When we analyze solos on a piece of paper we get stuck in a note to note approach, but this is not the way we hear. Turn on a record and you’ll quickly realize that you don’t hear one note at a time, you hear phrases and musical ideas. This is how you should start to think of the solos that you’re transcribing and eventually how you should envision your own improvised solos.
Play what you’d sing
Another important part of phrasing is aiming for a vocal quality in your lines, as if those note you’re playing would be something you would naturally sing. Chet Baker is a great example of a player that always played what he was hearing or feeling. It didn’t matter if he was playing his ideas on trumpet or singing them, the same musical phrasing and feeling was there.
Check out Chet’s solo on “It Could Happen to You”:
Great musical phrasing is like a conversation. Make a statement and then follow that up with an answer. It’s logical and makes sense and you can follow the development of the story.

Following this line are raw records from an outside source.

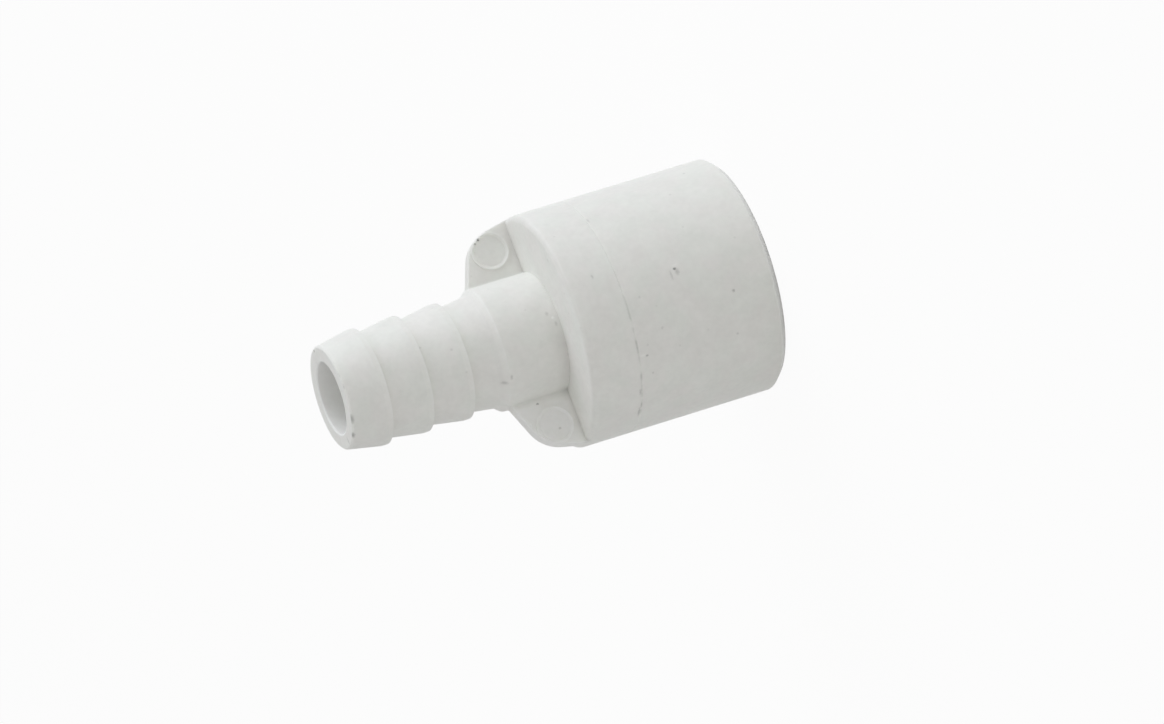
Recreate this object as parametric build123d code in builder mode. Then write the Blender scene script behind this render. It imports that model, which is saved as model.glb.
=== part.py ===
from build123d import *
import math
import os

# Straight reducing fitting, moulded in one piece. A plain pipe spigot is at the bottom and a hose barb at
# the top. All sizes are in millimetres. The origin is the centre of the spigot's open end, +Z runs along
# the passage towards the barb's tip, and the two wings lie along X.

# Pipe spigot
spigot_diameter = 21.34
spigot_length = 18.8
spigot_rim_chamfer = 0.55
spigot_wall = 2.87
spigot_bore_mouth_chamfer = 0.5
shoulder_web = 3.8
funnel_angle = 30.0

# Line left on the spigot where the two halves of the mould meet
witness_from_shoulder = 4.65
witness_width = 0.12
witness_depth = 0.04

# Shoulder between the spigot and the collar
shoulder_edge_round = 0.5

# Collar behind the barb
collar_diameter = 11.2
collar_length = 5.65
collar_edge_round = 0.2
neck_end_diameter = 10.2
neck_slope_length = 0.62
neck_round = 0.8

# Hose barb
barb_length = 14.75
barb_crests = 3
crest_diameter = 10.62
crest_land = 0.5
crest_from_tip = 3.65
crest_pitch = 3.91
root_diameter = 9.54
tip_diameter = 9.48
tip_edge_chamfer = 0.15
barb_bore_diameter = 6.6
barb_bore_edge_chamfer = 0.12

# Two flat wings between the collar and the shoulder, on the mould's parting plane
wing_thickness = 1.3
wing_foot_setback = 0.27
wing_corner_inset = 0.86
wing_corner_height = 3.7
wing_corner_round = 3.3
wing_end_inset = 0.06
wing_edge_round = 0.12
wing_root_round = 0.25

# Ejector pin marks, on one side of each wing: a dished disc inside a raised lip, cut off at the wing's rim
pin_mark_diameter = 3.5
pin_mark_lip_width = 0.12
pin_mark_lip_height = 0.12
pin_mark_depth = 0.05
pin_mark_dish_angle = 55.0
pin_mark_inset = 2.34
pin_mark_height = 2.2

# Radii and heights that follow from the sizes above
spigot_radius = spigot_diameter / 2
spigot_bore_radius = spigot_radius - spigot_wall
collar_radius = collar_diameter / 2
neck_end_radius = neck_end_diameter / 2
crest_radius = crest_diameter / 2
root_radius = root_diameter / 2
tip_radius = tip_diameter / 2
barb_bore_radius = barb_bore_diameter / 2
half_wing = wing_thickness / 2

shoulder_z = spigot_length
witness_z = shoulder_z - witness_from_shoulder
collar_front_z = shoulder_z + collar_length
tip_z = collar_front_z + barb_length
crest_heights = [tip_z - crest_from_tip - crest_pitch * n for n in reversed(range(barb_crests))]
funnel_rise = (spigot_bore_radius - barb_bore_radius) * math.tan(math.radians(funnel_angle))
funnel_bottom_z = shoulder_z - shoulder_web
funnel_top_z = funnel_bottom_z + funnel_rise
wing_foot_z = collar_front_z - wing_foot_setback
wing_inner_x = (collar_radius + barb_bore_radius) / 2
wing_outer_x = spigot_radius - wing_end_inset
wing_corner_x = spigot_radius - wing_corner_inset
wing_buried_z = shoulder_z - shoulder_edge_round
wing_corner_z = shoulder_z + wing_corner_height
# The wing's straight front edge runs on at the same slope inside the collar's wall
wing_front_slope = (wing_foot_z - wing_corner_z) / (wing_corner_x - collar_radius)
wing_inner_z = wing_foot_z + wing_front_slope * (collar_radius - wing_inner_x)


def outside_corners():
    """Corners of the fitting's outside as (radius, height, corner round), from the open end to the tip."""
    corners = [
        (spigot_radius - spigot_rim_chamfer, 0, 0),
        (spigot_radius, spigot_rim_chamfer, 0),
        (spigot_radius, witness_z - witness_width / 2, 0),
        (spigot_radius - witness_depth, witness_z, 0),
        (spigot_radius, witness_z + witness_width / 2, 0),
        (spigot_radius, shoulder_z, shoulder_edge_round),
        (collar_radius, shoulder_z, 0),
        (collar_radius, collar_front_z, collar_edge_round),
        (neck_end_radius, collar_front_z + neck_slope_length, neck_round),
    ]
    # Each tooth is a step out to the crest, a short land, and a slope in to the root of the next tooth
    slope_ends = [(root_radius, height, 0) for height in crest_heights[1:]]
    slope_ends.append((tip_radius, tip_z - tip_edge_chamfer, 0))
    corners.append((root_radius, crest_heights[0], 0))
    for height, slope_end in zip(crest_heights, slope_ends):
        corners.append((crest_radius, height, 0))
        corners.append((crest_radius, height + crest_land, 0))
        corners.append(slope_end)
    corners.append((tip_radius - tip_edge_chamfer, tip_z, 0))
    return corners


def passage_corners():
    """Corners of the passage as (radius, height, corner round), from the barb's tip to the open end."""
    return [
        (barb_bore_radius + barb_bore_edge_chamfer, tip_z, 0),
        (barb_bore_radius, tip_z - barb_bore_edge_chamfer, 0),
        (barb_bore_radius, funnel_top_z, 0),
        (spigot_bore_radius, funnel_bottom_z, 0),
        (spigot_bore_radius, spigot_bore_mouth_chamfer, 0),
        (spigot_bore_radius + spigot_bore_mouth_chamfer, 0, 0),
    ]


with BuildSketch() as wing_outlines:
    # One wing seen from the front, and its mirror image
    with BuildLine():
        FilletPolyline(
            (wing_inner_x, wing_buried_z),
            (wing_outer_x, wing_buried_z),
            (wing_outer_x, shoulder_z),
            (wing_corner_x, wing_corner_z),
            (wing_inner_x, wing_inner_z),
            radius=[0, 0, 0, wing_corner_round, 0],
            close=True,
        )
    make_face()
    mirror(about=Plane.YZ)

with BuildSketch() as wing_flats:
    # The flat middle of both wings, inside their eased rims
    add(wing_outlines.sketch_local)
    offset(amount=-wing_edge_round)

with BuildPart() as wings:
    # Two flat plates on the parting plane, with their rims eased
    with BuildSketch(Plane.XZ):
        add(wing_outlines.sketch_local)
    extrude(amount=half_wing, both=True)
    rims = faces().filter_by(Axis.Y).edges().filter_by(lambda edge: edge.center().Z > shoulder_z)
    fillet(rims.filter_by(Axis.Z, reverse=True), wing_edge_round)

with BuildPart() as fitting_body:
    # Wall of revolution: the outside up to the tip, and the stepped passage back down to the open end
    wall = outside_corners() + passage_corners()
    with BuildSketch(Plane.XZ):
        with BuildLine():
            FilletPolyline(
                *[(radius, height) for radius, height, _ in wall],
                radius=[corner_round for _, _, corner_round in wall],
                close=True,
            )
        make_face()
    revolve(axis=Axis.Z)

    add(wings.part)

    # Soft corners where the wings' sides meet the collar
    wing_side_edges = faces().filter_by(Axis.Y).edges().filter_by(Axis.Z)
    fillet(wing_side_edges.filter_by(lambda edge: edge.center().Z > shoulder_z), wing_root_round)

    # Ejector pin marks, on the side that faces -Y
    pin_mark_x = spigot_radius - pin_mark_inset
    pin_mark_centres = [(side * pin_mark_x, shoulder_z + pin_mark_height) for side in (-1, 1)]
    with BuildSketch(Plane.XZ.offset(half_wing)):
        with Locations(*pin_mark_centres):
            Circle(pin_mark_diameter / 2)
        add(wing_flats.sketch_local, mode=Mode.INTERSECT)
    extrude(amount=pin_mark_lip_height)
    with BuildSketch(Plane.XZ.offset(half_wing + pin_mark_lip_height)):
        with Locations(*pin_mark_centres):
            Circle(pin_mark_diameter / 2 - pin_mark_lip_width)
    dish_depth = pin_mark_lip_height + pin_mark_depth
    extrude(amount=-dish_depth, taper=pin_mark_dish_angle, mode=Mode.SUBTRACT)

fitting_body.part.label = "fitting_body"
os.makedirs("parts", exist_ok=True)
export_step(fitting_body.part, "parts/fitting_body.step")
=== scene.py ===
import math

import bmesh
import bpy
from mathutils import Matrix, Vector


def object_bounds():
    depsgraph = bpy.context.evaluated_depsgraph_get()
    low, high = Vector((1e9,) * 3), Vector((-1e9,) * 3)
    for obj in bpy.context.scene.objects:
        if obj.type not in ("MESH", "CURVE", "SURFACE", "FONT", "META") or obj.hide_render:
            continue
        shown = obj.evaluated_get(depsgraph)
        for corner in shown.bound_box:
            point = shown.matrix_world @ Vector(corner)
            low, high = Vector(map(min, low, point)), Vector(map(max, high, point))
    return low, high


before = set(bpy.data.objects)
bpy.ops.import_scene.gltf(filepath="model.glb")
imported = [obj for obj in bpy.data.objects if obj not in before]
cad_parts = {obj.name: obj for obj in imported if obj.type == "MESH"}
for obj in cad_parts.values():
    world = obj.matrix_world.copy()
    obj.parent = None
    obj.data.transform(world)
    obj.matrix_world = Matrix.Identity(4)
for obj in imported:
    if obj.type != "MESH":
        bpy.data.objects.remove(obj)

cad_low, cad_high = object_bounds()

# One white moulded fitting stands on its open end on a white sheet. The photograph is turned on its side:
# its left is the barb's tip, and its top is the fitting's +X side.

MM = 0.001

# View, as worked out from the photograph. The aim point on the fitting's axis falls on the aim pixel
PHOTO_WIDTH_PX = 1164
PHOTO_HEIGHT_PX = 724
SENSOR_WIDTH_MM = 36
FOCAL_LENGTH_PX = 10000
PX_PER_MM = 11.342
AIM_PIXEL = (541.57, 333.50)
AIM_HEIGHT_MM = 19.0
TIP_TOWARDS_CAMERA_DEG = 17.35
AXIS_SLOPE_IN_PHOTO_DEG = 17.1
TURN_ABOUT_AXIS_DEG = 11.75

# Softboxes: direction from the fitting, irradiance where 1 shows a colour as it is written, and the share of
# the light that also shows as gloss
SOFTBOXES = {
    "side_softbox": ((0.979, -0.204, 0.10), 0.465, 1.0),
    "high_softbox": ((0.65, 0.0, 0.75), 0.10, 0.2),
}
SOFTBOX_DISTANCE_MM = 420
SOFTBOX_WIDTH_MM = 320
ROOM_LIGHT = 0.58

# The softboxes are a little cooler than the room's light
COOL_DAYLIGHT = (0.965, 1.0, 1.07)

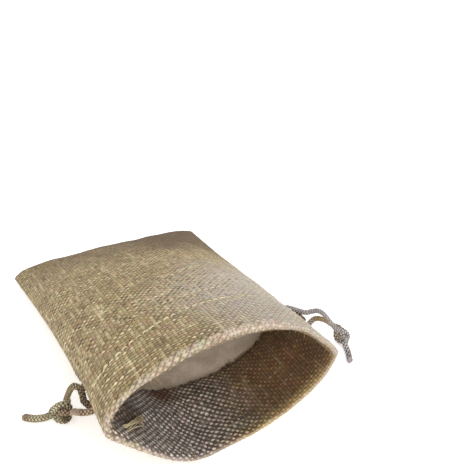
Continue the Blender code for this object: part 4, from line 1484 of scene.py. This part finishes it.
@dataclass
class Studio:
    """Pale floor, soft light and the camera of the photograph; lamps are in metres."""

    floor_side: float = 12.0
    floor_glow: float = 0.35
    camera_place: tuple = (-57.81, -170.165, 149.42)
    lens: float = 40.02
    # (name, place, watts, side, colour)
    lamps: tuple = (
        ("soft_key", (-0.12, -0.95, 0.62), 7.0, 0.9, "#fffaf4"),
        ("soft_top", (0.25, 0.30, 1.00), 2.0, 0.9, "#fbfbff"),
    )

    def add(self, name: str, data: bpy.types.ID, place: Vector, turn: tuple = (0, 0, 0)) -> Thing:
        """Adds an object to the scene and returns it."""
        made = bpy.data.objects.new(name, data)
        made.location, made.rotation_euler = place, turn
        bpy.context.scene.collection.objects.link(made)
        return made

    def camera(self) -> None:
        """Sets the camera where the photograph was taken from."""
        data = bpy.data.cameras.new("studio_camera")
        data.sensor_width, data.lens, data.clip_start = 36.0, self.lens, 0.01
        azimuth, elevation = (math.radians(angle) for angle in VIEW)
        turn = (math.pi / 2 - elevation, 0.0, azimuth)
        place = Vector(self.camera_place) * MM
        bpy.context.scene.camera = self.add("studio_camera", data, place, turn)

    def floor(self) -> None:
        """Lays the floor."""
        graph = ShaderGraph("matt studio paper")
        grain = graph.noise(graph.place, 90.0, 3.0)
        material = graph.finish(
            graph.mix(grain, "#f6f5f3", "#faf9f8"),
            Roughness=0.95,
            Specular_IOR_Level=0.1,
            Emission_Color=linear("#ffffff"),
            Emission_Strength=self.floor_glow,
        )
        half = self.floor_side / 2
        corners = [(-half, -half, 0), (half, -half, 0), (half, half, 0), (-half, half, 0)]
        mesh = bpy.data.meshes.new("floor")
        mesh.from_pydata(corners, [], [(0, 1, 2, 3)])
        mesh.materials.append(material)
        self.add("floor", mesh, Vector())

    def lights(self) -> None:
        """Sets a white sky and two large soft lights."""
        world = bpy.data.worlds.new("studio_sky")
        bpy.context.scene.world = world
        world.use_nodes = True
        sky = world.node_tree.nodes["Background"]
        sky.inputs["Color"].default_value = linear("#ffffff")
        sky.inputs["Strength"].default_value = 1.0
        for name, place, watts, side, colour in self.lamps:
            data = bpy.data.lights.new(name, "AREA")
            data.energy, data.size, data.color = watts, side, linear(colour)[:3]
            towards = (-Vector(place)).to_track_quat("-Z", "Y").to_euler()
            self.add(name, data, Vector(place), towards)

    def build(self) -> None:
        """Builds the whole studio."""
        self.camera()
        self.floor()
        self.lights()
        bpy.context.scene.view_settings.view_transform = "Standard"


def main() -> None:
    """Builds the scene and logs how many quads each piece has and how long each strand is."""
    logging.basicConfig(level=logging.INFO, format="%(message)s")
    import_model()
    Studio().build()
    form = SackForm()
    burlap, shaded_cord = BurlapFinish().build(), SHADED_CORD.build()
    for route, upper, lower in CORDS:
        string = Drawstring(form, **route)
        string.strand(upper.build(), upper=True)
        string.strand(lower.build(), upper=False)
        string.channel_run(shaded_cord)
    panels = {panel: WovenPanel(form, panel, seed=7 + 10 * n) for n, panel in enumerate(Panel)}
    for woven in panels.values():
        woven.build(burlap)
    LoosePieces(form, panels).build(SEWING.build(), FRAYED.build(), PULLED.build())
    Lining(form).build(LiningFinish().build())


if __name__ == "__main__":
    main()
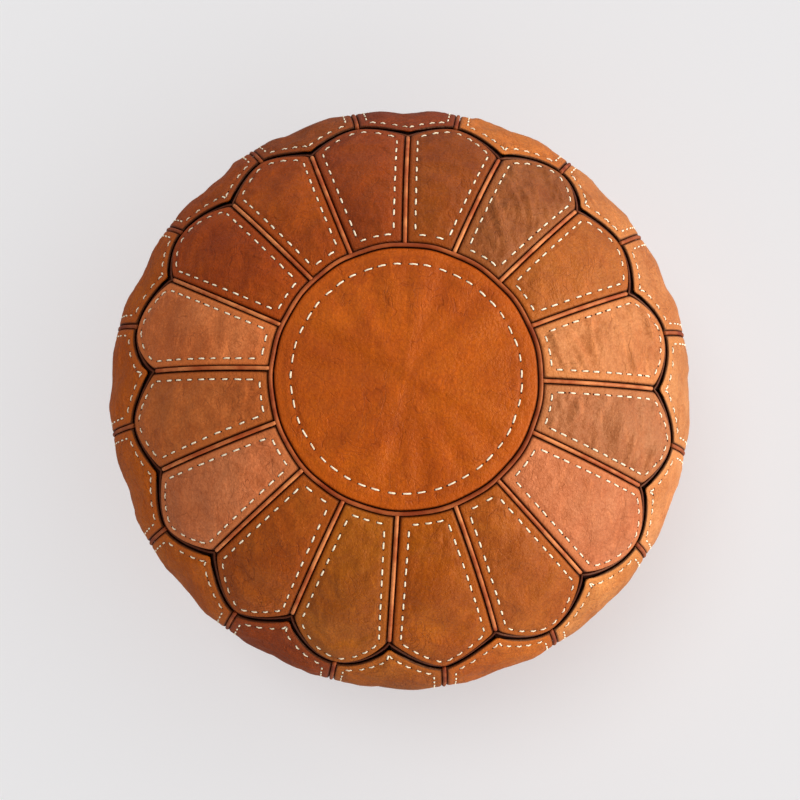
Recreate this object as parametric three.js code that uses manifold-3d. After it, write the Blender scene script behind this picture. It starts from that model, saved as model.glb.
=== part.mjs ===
// A round leather floor pouf: a medallion and sixteen petals on top, sixteen side panels below them,
// piping in every seam, a base in two halves with a zip between them, and a stuffed bag inside.
// Millimetres, +Z up. The origin is on the floor, under the middle of the pouf, and one petal seam
// points along +Y.

import * as THREE from "three";
import { mergeVertices } from "three/addons/utils/BufferGeometryUtils.js";
import Module from "manifold-3d";

// --- Driving dimensions -------------------------------------------------------------------------

// The stuffed body, over the leather
const BODY_RADIUS = 260; // at the widest level, over the side seams
const BODY_HEIGHT = 300;
const WIDEST_HEIGHT = 150; // of the widest level above the floor
const TOP_FLAT_RADIUS = 60; // the top is level inside this
const FACET_SINK = 2.5; // the wall falls in this far, midway between two side seams

// The leather
const PETALS = 16;
const LEATHER = 1.5;
const MEDALLION_RADIUS = 107; // to its seam
const POINT_RISE = 75; // from the widest level up the wall to a petal's tip
const SCALLOP_DEPTH = 33; // from a petal's tip up the wall to the notch between two petals
const SCALLOP_POWER = 1.7; // 1 makes a petal's end a straight-sided point, 2 an arch
const PETAL_PUFF = 3; // how far the stuffing swells a petal
const SIDE_PUFF = 1.5;
const SEAM_GAP = 0.3; // between two pieces that are sewn edge to edge

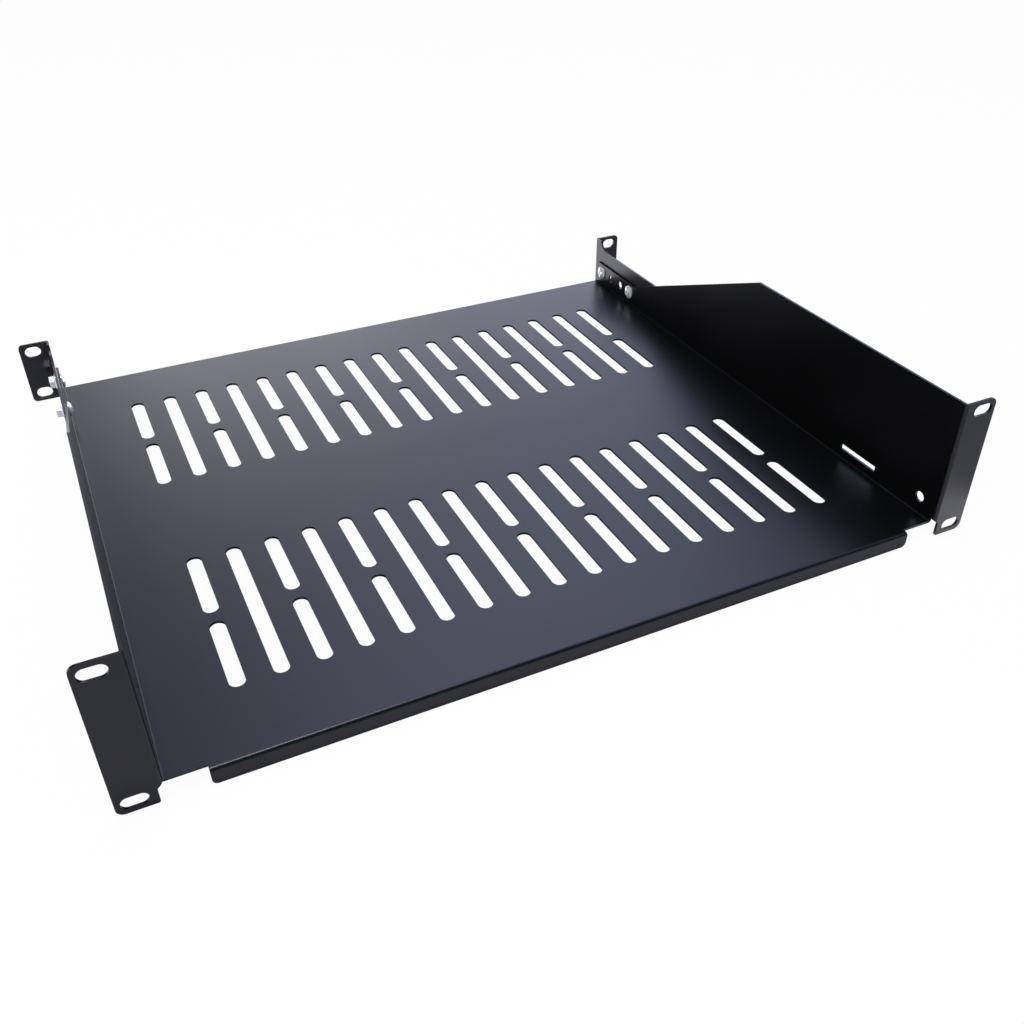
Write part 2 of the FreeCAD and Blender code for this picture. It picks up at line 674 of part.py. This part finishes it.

Your statement could have a rhythmic motif, or a set of intervals, or even a small piece of language that you’ve transcribed. Whatever it is, the phrase should begin with something you’re hearing.
Musical phrasing is the natural result of listening to hundreds of records, transcribing solos and the melodies to tunes. However it is also the result of developing your ears, studying theory and ingraining chord progressions and melodies to the point that you don’t have to consciously think about them.
After some time the idea of making a musical statement that you’re hearing in your head will feel natural to you. The same way that you learned to speak sentences, you’ll start to play improvised musical phrases that make sense and develop throughout your solo.
Keep in mind that thinking in phrases is just the beginning. Once you get used playing phrases, you can use some ideas in this article or this article to develop this idea even further. You can take this idea as far as you’d like, but if you only do one thing, make sure it’s getting in the mindset of phrasing every time you take a solo.